Yahh, emang sih ada faktor subjektif nya juga karena doi seorang Interisti sejati hehehehe…

Anyway, Rabu (27/1/21) dinihari keduanya akan kembali bertemu untuk kedua kali-nya musim ini. Yang pertama di Serie A, Oktober tahun lalu di mana Milan keluar sebagai pemenang dengan skor 2-1.

Kali ini sua mereka dalam rangka perempat final Coppa Italia. Terlepas dari fokus mereka yang akan lebih terkuras di Serie A, aroma gengsi dipastikan tetap menjadi tajuk grande partita kali ini.

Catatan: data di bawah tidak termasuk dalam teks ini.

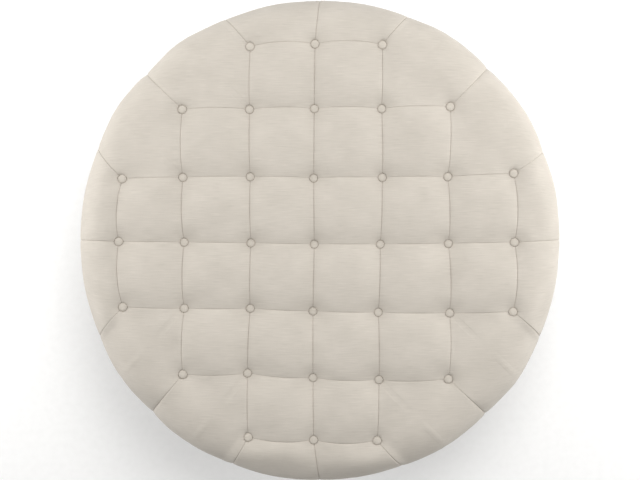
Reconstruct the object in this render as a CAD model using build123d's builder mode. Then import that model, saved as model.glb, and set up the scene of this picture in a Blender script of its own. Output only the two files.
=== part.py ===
from build123d import *
import os
from math import atan2, cos, degrees, hypot, pi, sin

os.makedirs("parts", exist_ok=True)

# A round ottoman coffee table: a drum-shaped wooden frame on four square tapered legs, under a thick pad
# whose cloth cover is tufted in squares by 37 buttons. Millimetres, +Z up, origin on the floor at the centre.
# The front of the ottoman looks along -Y.

# Heights, from the floor up, and the radius of the frame. The pad stands out over the frame all round.
glide_h = 5
leg_h = 145
apron_h = 140
pad_h = 167
frame_r = 478
pad_overhang = 35
rim_r = frame_r + pad_overhang
ring_z = glide_h + leg_h
deck_top_z = ring_z + apron_h
pad_top_z = deck_top_z + pad_h

# Room left beside curved or soft pieces, and how far cuts run past what they cut
fit = 0.3
overrun = 20

# Frame
ring_t = 18
ring_w = 133
deck_t = 18
deck_proud = 2
skin_t = 4
post_count = 8
post_w = 70
post_t = 38
bearer_t = 22
block_w = 90
block_h = 40
ring_top_z = ring_z + ring_t
block_top_z = ring_top_z + block_h
deck_z = deck_top_z - deck_t
frame_gap_h = deck_z - ring_top_z
deck_r = frame_r + deck_proud
skin_r = frame_r + fit + skin_t

# Legs and their fixings. Small round pieces and their bores have a few flat sides, to keep the model light.
leg_count = 4
leg_inset = 73
leg_place_r = frame_r - leg_inset
leg_top_w = 58
leg_foot_w = 34
leg_edge_w = 4
glide_r = 13
glide_sides = 12
bore_sides = 6
bolt_r = 4
bolt_in_leg = 45
bore_play = 0.3
nut_flange_r = 13
nut_flange_t = 2
nut_barrel_r = 6
nut_barrel_h = 12

# Cloth
band_t = 1.5
band_top_gap = 1
hem_w = 32
dust_t = 0.8
dust_lap = 16
dust_leg_gap = 2
welt_r = 4
welt_sides = 4
band_in_r = skin_r + fit
band_out_r = band_in_r + band_t
hem_in_r = band_out_r - hem_w

# Foam and wadding
foam_h = 106
wadding_t = 14
channel_w = 8
slit_w = 4
foam_top_z = deck_top_z + foam_h
wadding_top_z = foam_top_z + wadding_t

# Tufts: the grid of buttons, the arched seams between them and the crown of each stuffed square
row_reach = {3: 1, 2: 2, 1: 3, 0: 3, -1: 3, -2: 2, -3: 1}
edge_w = 111
pitch = (rim_r - edge_w) / max(row_reach)
grid_x = -9
grid_y = -6
seam_rise = 16
crown_rise = 14
seam_z = pad_top_z - crown_rise
pit_z = seam_z - seam_rise
square_strips = 4

# Rim panels, seen in section, and how the pleats between them sink
cover_floor_z = deck_top_z + fit
shoulder_r = 52
shoulder_side = 3
side_bulge = 9
rim_tuck = 22
panel_drop = 6
pleat_drop = 12
pleat_dip = 6
panel_crown = 9
pleat_crown = 1
seam_step = 1
panel_strips = 4
panel_chords = 3
side_chords = 3

# Buttons, twines and toggles
button_r = 9.5
button_face_r = 7.6
button_foot_r = 1.8
button_seat_h = 3.3
button_under_h = 5
button_edge_h = 1.8
button_sides = 8
twine_w = 2
hole_r = 4
toggle_l = 26
toggle_w = 6
toggle_h = 5
twine_top_z = pit_z + button_seat_h

# How far each button is drawn off the square grid, as shares of the pitch, row by row from the back
sideways_shares = {
    3: [0.01, -0.01, 0.01],
    2: [-0.02, 0, -0.02, 0, 0.04],
    1: [0.07, -0.01, 0.01, -0.03, 0.01, 0, 0],
    0: [0.02, 0.01, 0.02, -0.02, -0.02, 0.01, 0.01],
    -1: [0.08, 0.01, 0.01, -0.04, -0.05, 0.03, -0.01],
    -2: [-0.01, -0.03, -0.04, -0.04, 0.01],
    -3: [-0.02, -0.03, -0.07],
}
lengthways_shares = {
    3: [-0.03, 0.01, 0],
    2: [0.02, 0.02, 0.03, 0.03, 0.06],
    1: [-0.03, -0.01, 0, -0.02, -0.01, 0, 0.05],
    0: [0.02, 0.01, 0, -0.02, -0.02, -0.01, 0.01],
    -1: [0.03, 0.01, 0.01, -0.03, -0.05, -0.06, -0.04],
    -2: [0.01, 0.03, -0.04, -0.07, -0.06],
    -3: [0.06, 0.02, 0.01],
}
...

Saya kebetulan mendapat kepercayaan menjadi komentator pada laga yang akan disiarkan TVRI Rabu (27/1/21) dinihari. Pertemuan dua klub besar Italia ini selalu menghadirkan drama. Tak pernah sepi dari intrik.

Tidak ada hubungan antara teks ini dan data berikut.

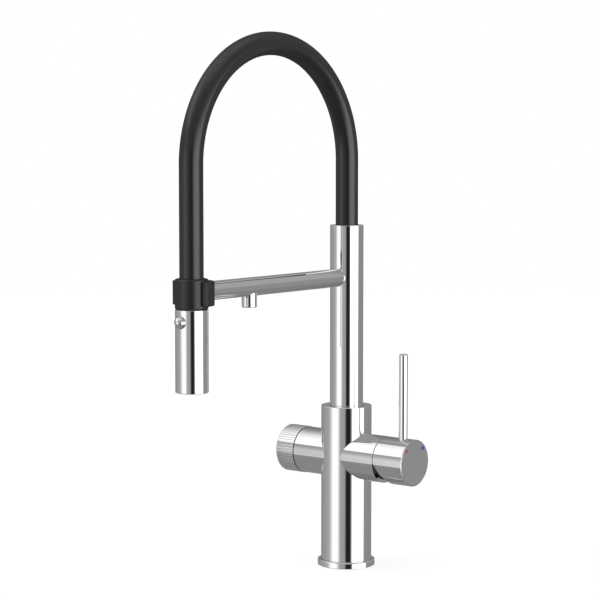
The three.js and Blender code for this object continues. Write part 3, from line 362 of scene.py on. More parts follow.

Sudah lama memang keduanya nir prestasi. La Beneamata terakhir mencicipi scudetto pada 2010, tahun di mana kebetulan saya meliput perdana pertandingan mereka. Il Diavolo terakhir scudetto 2011, atau tepat setahun setelah Inter.

Musim ini kedua nya tampak mulai bergeliat, semangat menapaki kompetisi-kompetisi yang mereka ikuti. Di Serie A, Milan berhasil menyabet gelar tak berbentuk bernama 'Campione d'Inverno' alias juara paruh musim.

Meski kata Zlatan Ibrahimovidc itu belum berarti dirinya menggenggam piala, namun statistik mengatakan 69% penyabet gelar ini akan berakhir sebagai kampiun.

Apapun itu, yang terpenting gairah yang sudah lama sirna nampaknya sudah kembali ke "kota mode". Akankah ini berlangsung hingga satu atau bahkan dua dekade ke depan? Sebab, gairah mereka adalah gairah tifosi di seluruh dunia juga yang haus akan juara baru.

Terlalu monoton melihat dominasi Juventus selama 9 tahun terakhir, -meski ini bukan salah mereka.